3) At this time, immerse the sample tube in liquid nitrogen to a depth of ≥50 mm, as shown in Figure 1, and maintain the surface level of the liquid nitrogen within ±2 mm. Supplement liquid nitrogen by automatic control to fill the Dewar vessel with liquid nitrogen. To take into account the variation in saturated vapour pressure of liquid nitrogen, measure the temperature of the liquid nitrogen with a precision of ±0,1 °C and carry out the correction of saturated vapour pressure. Use fresh liquid nitrogen for each measurement.

4) Fill the manifold with helium to approximately 50 Pa, and record the pressure.

5) Introduce helium into the sample tube and, after reaching equilibrium, record the pressure.

6) Obtain the dead volume of the sample tube immersed in liquid nitrogen using the pressure before and after introduction of helium and the volume of the manifold, according to the ideal gas law. Measure the dead volume either before or after the measurement of nitrogen adsorption, using helium at the same temperature used for the measurement of the amount of nitrogen adsorption [see d) below].

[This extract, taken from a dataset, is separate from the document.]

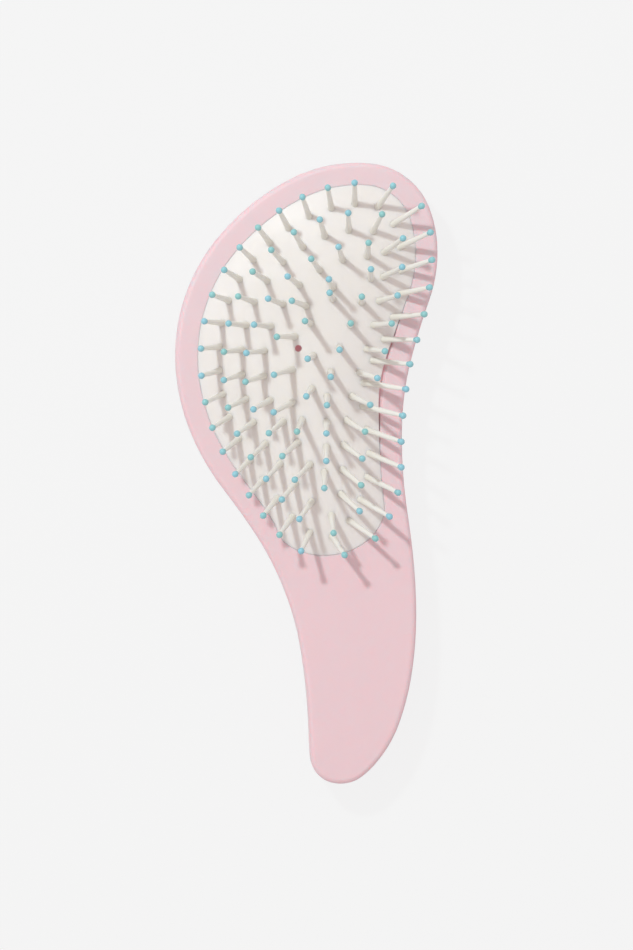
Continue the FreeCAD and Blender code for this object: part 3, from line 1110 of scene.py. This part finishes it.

At this time, taking into account the variation in tube temperature before and after introduction of helium, maintain the temperature of the entire apparatus within ±0,1 °C, or carry out the correction of dead volume by measuring the room temperature before and after helium introduction.

d) Measurement of the amount of nitrogen adsorption 1) Evacuate the system to ≤0,14 Pa.

2) Fill the manifold with nitrogen of >99,995 % purity by volume and after reaching equilibrium, record the pressure.

3) Open stopcocks C0, C1 and C2 and introduce nitrogen into the sample tube. After reaching equilibrium, record the pressure. Confirm that no change of pressure occurs within 10 min.

NOTE In some cases, the time required to reach equilibrium pressure is too short, which can become a source of error.

Attention shall also be paid to the surface of liquid nitrogen and the room temperature, as described in c) 5), when carrying out steps 2) and 3) above.

4) Obtain the adsorption amount from the pressure before and after introducing nitrogen, the volume of the manifold and the dead volume.